Oleh : Yulius, Camat Tomoni Timur, Kabupaten Luwu Timur, Sulawesi Selatan
Tanggal 9 Februari 2025, kita kembali memperingati Hari Pers Nasional. Di tengah banjir informasi yang mengalir deras, peran wartawan sering kali dipandang sebelah mata.
Publik mungkin hanya melihat hasil akhir: berita, laporan investigasi, atau liputan eksklusif. Namun, jarang yang menyadari betapa beratnya beban yang dipikul di balik layar. Wartawan bukan sekadar pekerjaan biasa. Ini adalah profesi yang menuntut dedikasi, tanggung jawab moral, dan keterampilan tinggi. Bukan sekadar urusan mencari nafkah.
Profesi dengan Beban Moral
Menjadi wartawan bukan sekadar memilih pekerjaan untuk mendapatkan gaji bulanan. Ini adalah panggilan yang memikul tanggung jawab besar kepada masyarakat. Tugas utama mereka adalah menyajikan informasi yang akurat, berimbang, dan relevan.
Wartawan bukan sekadar pelapor fakta, melainkan penjaga demokrasi. Bayangkan dunia tanpa wartawan. Tidak ada yang memastikan transparansi penguasa, tidak ada yang mengungkap ketidakadilan, dan tidak ada yang memberi suara kepada mereka yang tak terdengar. Wartawan adalah mata dan telinga publik, memastikan kekuasaan tidak disalahgunakan. Mereka adalah pilar penting dalam menjaga keseimbangan masyarakat.
Etika di Atas Segalanya
Setiap profesi memiliki kode etik, tetapi Kode Etik Jurnalistik memiliki kedudukan yang istimewa. Wartawan dituntut menjunjung tinggi kebenaran, menghormati hak asasi manusia, dan melindungi sumber informasi. Misalnya, dalam meliput kasus korupsi, seorang wartawan harus memastikan setiap informasi yang dilaporkan telah diverifikasi, tanpa terpengaruh tekanan pihak tertentu.

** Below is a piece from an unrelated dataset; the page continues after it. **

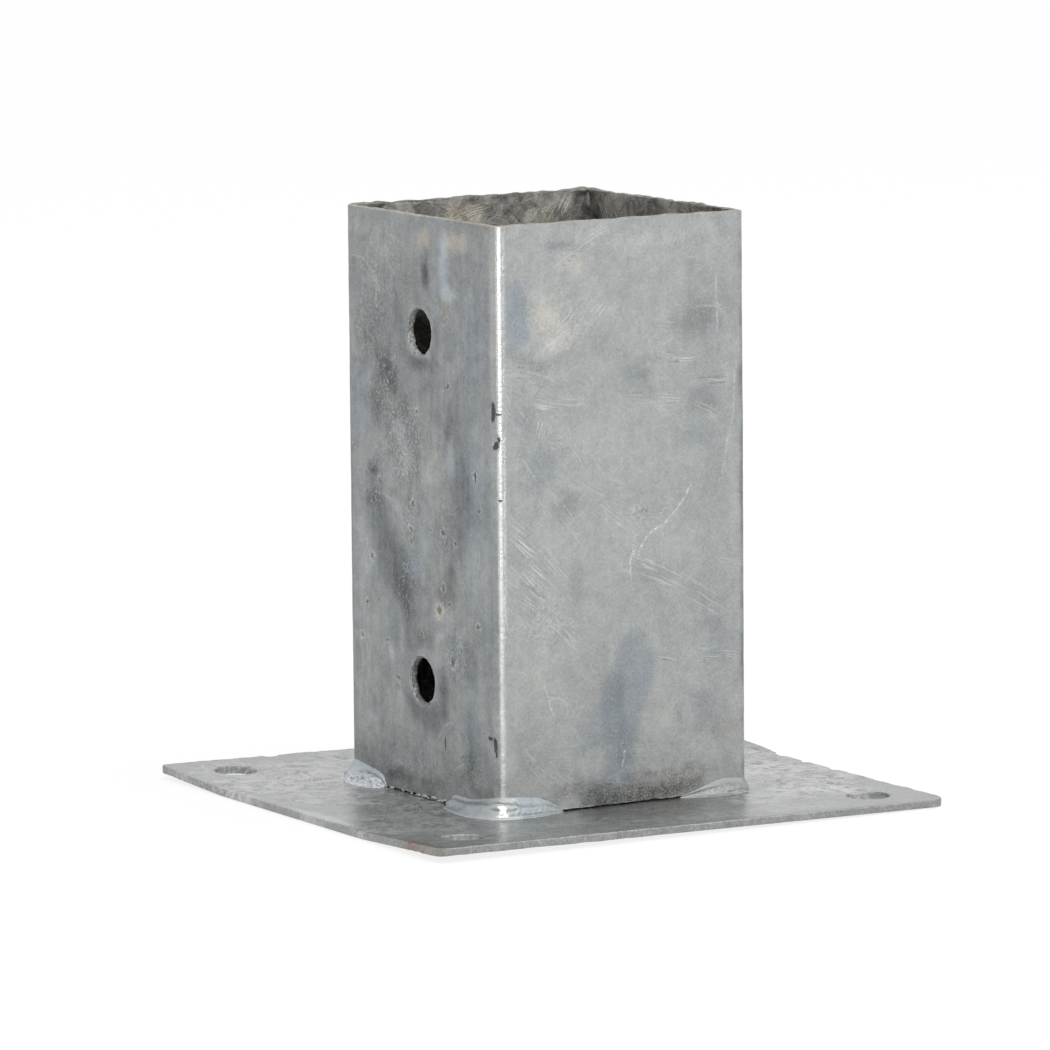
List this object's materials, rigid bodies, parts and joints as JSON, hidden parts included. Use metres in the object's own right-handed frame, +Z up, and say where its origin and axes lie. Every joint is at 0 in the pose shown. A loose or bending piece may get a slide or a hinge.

Tidak jarang, wartawan menghadapi dilema etis yang sulit. Apakah harus mempublikasikan informasi sensitif yang berpotensi merugikan individu, tetapi penting bagi kepentingan publik? Dalam situasi seperti ini, wartawan tidak bisa sembarangan mengambil keputusan. Dampak sosial dari setiap berita harus dipertimbangkan dengan matang.
Komitmen Sepanjang Hayat
Menjadi wartawan bukanlah karier yang bisa dijalani setengah hati. Wartawan sejati biasanya tetap terlibat dalam dunia jurnalistik, bahkan setelah pensiun. Ini mencerminkan bahwa menjadi wartawan adalah panggilan hidup, bukan sekadar profesi untuk mengisi waktu.
Sejarah mencatat banyak wartawan yang mengorbankan kenyamanan pribadi demi mengejar kebenaran. Mereka menghadapi ancaman, intimidasi, bahkan kehilangan nyawa.
Sosok seperti Mochtar Lubis, Andreas Harsono, hingga Anna Politkovskaya, jurnalis Rusia yang terkenal karena kritiknya terhadap pemerintahan Vladimir Putin, menunjukkan bagaimana wartawan menjalani hidup penuh risiko demi mempertahankan integritas profesinya. Apakah risiko seperti ini layak disebut hanya sebagai “pekerjaan”? Tentu tidak.